If we are now facing 1996 prices for the S&P 500 (making this prediction oddly prescient), why is anyone surprised by talk of NY real estate dipping to – horrors – 2002 prices?
With just under 50 units, the building is currently priced around $1,000 per square foot. Minimum bids will probably be set at around $600 per square foot, the lender said.
Here’s my question – what is the marginal cost of building another square foot in NY? If you walk around Manhattan, one of the things you notice is that while there is plenty of new construction, in general the new buildings are not the tallest around; the big 40+ story residential towers generally predate the late 1970s economic meltdown. $600/foot sounds high for the extra steel, concrete, and labor of putting up another floor.
One of the finest articles I have ever read on real estate hit the NYT Magazine on March 5, 2006 – just in time, as it turned out. It is a profile of Edward Glaeser and his work on the impact of zoning regulations.
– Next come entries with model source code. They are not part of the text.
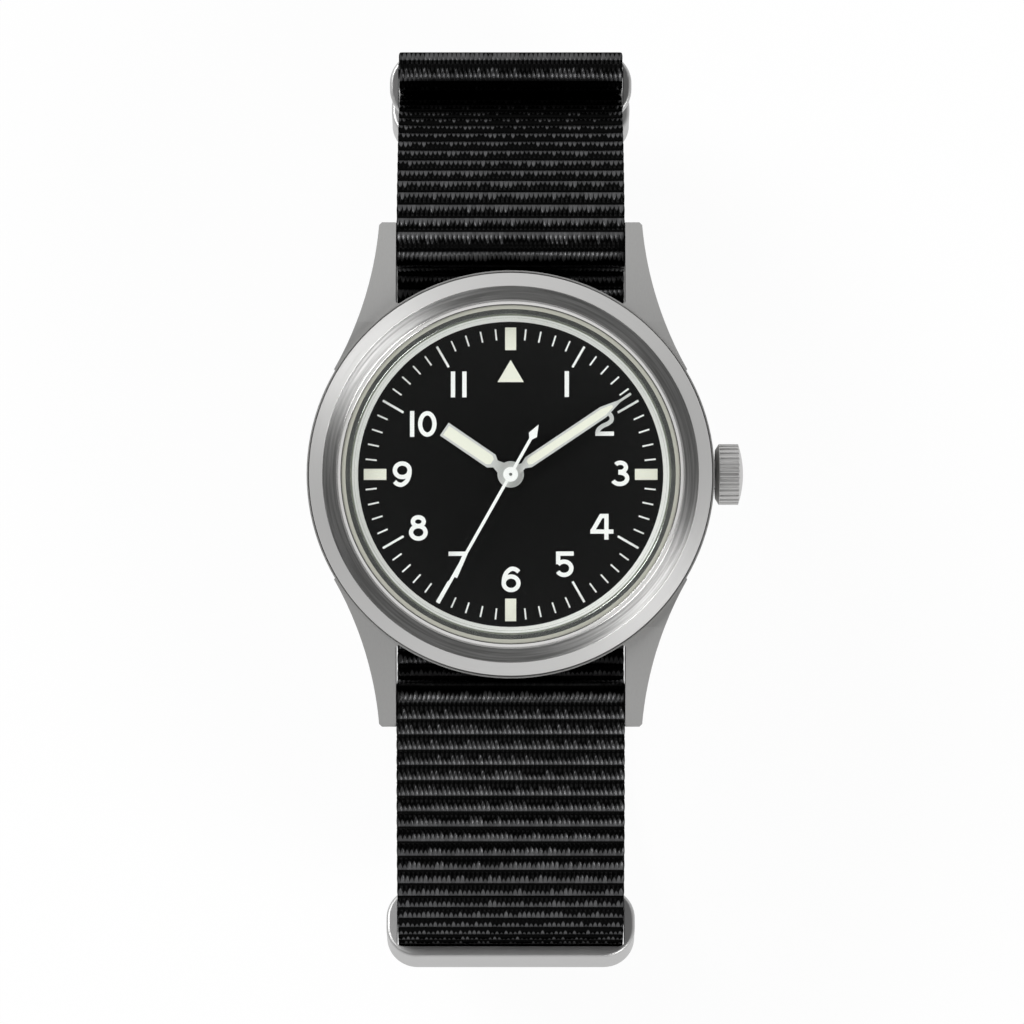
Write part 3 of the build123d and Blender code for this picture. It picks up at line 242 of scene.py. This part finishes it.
def add_roughness(tree, shader, pattern, low, high):
    tree.links.new(between(tree, pattern, 0.0, 1.0, low, high), shader.inputs["Roughness"])


def flat_place(tree):
    """Object coordinates without their height."""
    parts = split(tree, object_place(tree))
    return node(tree, "ShaderNodeCombineXYZ", {0: parts[0], 1: parts[1]}).outputs[0]


def distance_out(tree):
    """Distance from the dial's axis."""
    return vector_step(tree, "LENGTH", flat_place(tree)).outputs["Value"]


def ring_grain(tree):
    """Coordinates that stretch noise into rings round the dial's axis."""
    heading = split(tree, vector_step(tree, "NORMALIZE", flat_place(tree)).outputs[0])
    joined = node(tree, "ShaderNodeCombineXYZ", {0: distance_out(tree), 1: heading[0],
                                                 2: heading[1]})
    return vector_step(tree, "MULTIPLY", joined.outputs[0], ring_stretch).outputs[0]


def straight_grain(tree, stretch):
    """Coordinates that stretch noise into straight lines."""
    return node(tree, "ShaderNodeMapping", {"Vector": object_place(tree),
                                            "Scale": stretch}).outputs[0]


# Steel
def brushed(name, colour, bump, rough, stretch=None, **sockets):
    """Steel with a grain in its bump (strength, depth) and its roughness (lowest, highest).

    The grain runs in rings round the dial's axis, or straight where its stretch is given."""
    material, tree, shader = finish(name, colour, Metallic=1.0, **sockets)
    grain = straight_grain(tree, stretch) if stretch else ring_grain(tree)
    lines = noise(tree, grain, detail=4.0)
    add_bump(tree, shader, lines, *bump)
    add_roughness(tree, shader, lines, *rough)
    return material, tree, shader


def satin_ring():
    """The bezel's outer band."""
    return brushed("satin_ring_steel", (0.57, 0.567, 0.56), bump=(0.25, 0.02),
                   rough=(0.28, 0.42))[0]


def brushed_ring():
    """The bezel's inner band: rings in streaks, which spread the light along them."""
    material, tree, shader = brushed("brushed_ring_steel", streak_pale, bump=(0.6, 0.05),
                                     rough=(0.24, 0.46), Anisotropic=0.9,
                                     Anisotropic_Rotation=0.25)
    streaks = noise(tree, ring_grain(tree), detail=2.0, scale=streak_scale)
    tones = blend(tree, between(tree, streaks, *streak_span, 0.0, 1.0), streak_dark, streak_pale)
    tree.links.new(tones, shader.inputs["Base Color"])
    around = node(tree, "ShaderNodeTangent", direction_type="RADIAL", axis="Z")
    tree.links.new(around.outputs[0], shader.inputs["Tangent"])
    return material


def polished():
    """The bezel's lip and walls."""
    return brushed("polished_steel", (0.68, 0.675, 0.665), bump=(0.03, 0.02), rough=(0.1, 0.16),
                   stretch=(900, 900, 900))[0]


def satin():
    """Case and buckle."""
    return brushed("satin_steel", (0.39, 0.388, 0.383), bump=(0.3, 0.02), rough=(0.58, 0.7),
                   stretch=(12000, 700, 12000))[0]


def ring_polish():
    """Flap ring and keepers."""
    return brushed("ring_polish", (0.47, 0.468, 0.465), bump=(0.04, 0.02), rough=(0.38, 0.46),
                   stretch=(700, 700, 700))[0]


def crown_steel():
    return brushed("crown_steel", (0.53, 0.526, 0.52), bump=(0.08, 0.01), rough=(0.36, 0.48),
                   stretch=(3000, 9000, 9000))[0]


def hand_steel():
    """The hands' pale rims."""
    material, tree, shader = finish("hand_steel", (0.62, 0.62, 0.61), Metallic=0.5)
    grain = straight_grain(tree, (7000, 7000, 7000))
    add_roughness(tree, shader, noise(tree, grain, detail=3.0), low=0.45, high=0.6)
    return material


# Other materials
def glass():
    return finish("crystal_glass", (0.97, 1.0, 0.98), Roughness=0.0, IOR=1.5,
                  Transmission_Weight=1.0)[0]


def rubber():
    return finish("seal_rubber", (0.02, 0.02, 0.02), Roughness=0.6)[0]


def dial_black():
    material, tree, shader = finish("black_dial", (0.0015, 0.0015, 0.0015), Roughness=0.75,
                                    Specular_IOR_Level=0.05)
    speckle = noise(tree, object_place(tree), detail=3.0, scale=9000.0)
    add_bump(tree, shader, speckle, strength=0.15, depth=0.02)
    return material


def printed(name, colour, scale, strength):
    """White print or luminous paint, with a fine grain."""
    material, tree, shader = finish(name, colour, Roughness=0.6)
    speckle = noise(tree, object_place(tree), detail=4.0, scale=scale)
    add_bump(tree, shader, speckle, strength, depth=0.04)
    return material


def two_tone_flange():
    """The ring under the crystal: pale at the dial, and olive out from there."""
    material, tree, shader = finish("flange_paint", flange_pale, Roughness=0.5)
    outer = between(tree, distance_out(tree), (flange_split - flange_blur) * mm,
                    (flange_split + flange_blur) * mm, 0.0, 1.0)
    tree.links.new(blend(tree, outer, flange_pale, flange_olive), shader.inputs["Base Color"])
    return material


def plain(name, colour, roughness, metallic=0.0):
    """A machined or moulded inner part, with a fine grain."""
    material, tree, shader = finish(name, colour, Metallic=metallic)
    speckle = noise(tree, object_place(tree), detail=3.0, scale=plain_grain)
    add_roughness(tree, shader, speckle, roughness - plain_spread, roughness + plain_spread)
    return material


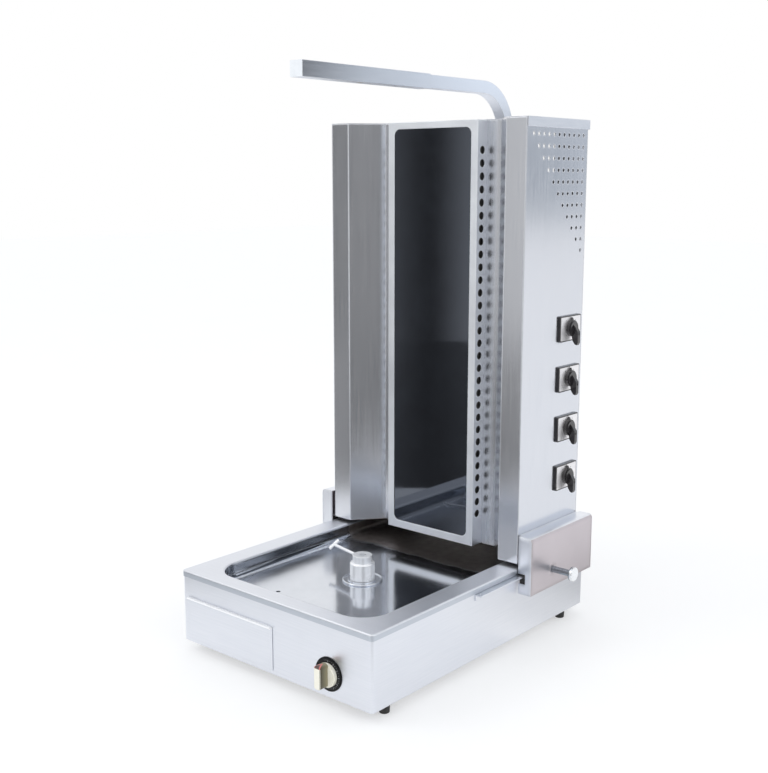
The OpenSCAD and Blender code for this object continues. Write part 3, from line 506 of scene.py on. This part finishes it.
def knob_pointer(s, low, high):
    """Where the knob's pointer is, and where its core is. It narrows from the grip's front to its tip."""
    away = s.math("ABSOLUTE", s.math("SUBTRACT", s.along("X"), (low.x + high.x) / 2))
    half = s.spread(s.along("Y"), POINTER_HALF, 0.0, low.y, low.y + POINTER_LENGTH)
    top = s.math("GREATER_THAN", s.along("Z"), high.z - POINTER_DROP)
    pointer = s.math("MULTIPLY", s.math("LESS_THAN", away, half), top)
    core_half = s.math("SUBTRACT", half, POINTER_LINE)
    core = s.math("MULTIPLY", s.math("LESS_THAN", away, core_half), top)
    return pointer, core


def cream_knob():
    """Cream moulding whose grip flanks carry painted shade; a dark pointer outlined in red tops the grip.
    """
    s = Shader("knob_cream")
    low, high = corner("control_knob")
    skirt_front = corner("control_dial")[0].y - KNOB_SKIRT
    y = s.along("Y")
    flank = s.math("LESS_THAN", s.facing("Y"), ACROSS)
    grip_side = s.math("MULTIPLY", flank, s.math("LESS_THAN", y, skirt_front))
    wear = s.noise(90.0, detail=5.0, rough=0.7)
    cream = s.blend(s.spread(wear, 0.0, 1.0), (0.86, 0.83, 0.70), (0.93, 0.91, 0.81))
    # painted shade on the grip's flanks: near black at the grip's front, greenish brown towards the skirt
    depth = s.spread(y, 0.0, 1.0, low.y, skirt_front)
    flank_shade = s.blend(depth, (0.045, 0.040, 0.022), (0.30, 0.27, 0.17))
    body = s.blend(grip_side, cream, flank_shade)
    pointer, core = knob_pointer(s, low, high)
    s.colour(s.blend(core, s.blend(pointer, body, (0.66, 0.20, 0.18)), (0.10, 0.06, 0.055)))
    s.rough(s.spread(wear, 0.28, 0.42))
    s.bump(s.noise(800.0), 0.08, 0.0002, edge=SHEET_EDGE)
    return s.mat


# trim built here

def mesh_object(name, bm, material):
    """Turns bm into an object of the scene."""
    mesh = bpy.data.meshes.new(name)
    bm.to_mesh(mesh)
    bm.free()
    mesh.materials.append(material)
    obj = bpy.data.objects.new(name, mesh)
    bpy.context.scene.collection.objects.link(obj)
    return obj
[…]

As Glaeser says: “It’s so easy to forget the world that we were living in around 1970, when basically almost all of the value of houses was in the physical infrastructure. That was actually the cost. There was some land, and it was worth something, but it wasn’t worth more than 20 percent of the value of the house.” Even in New York City, Glaeser says, the price of an apartment back then was essentially the cost of building the next floor. In researching New York City’s housing prices, in fact, Glaeser and Gyourko discovered that over the past 30 years, the average height of new residential buildings in Manhattan decreased in size. “That’s crazy,” he insists, especially in light of how much the demand to live in New York has increased. “You know, if prices in Manhattan are skyrocketing, you should be building more and more at 50 stories, rather than at 30. Not the reverse.”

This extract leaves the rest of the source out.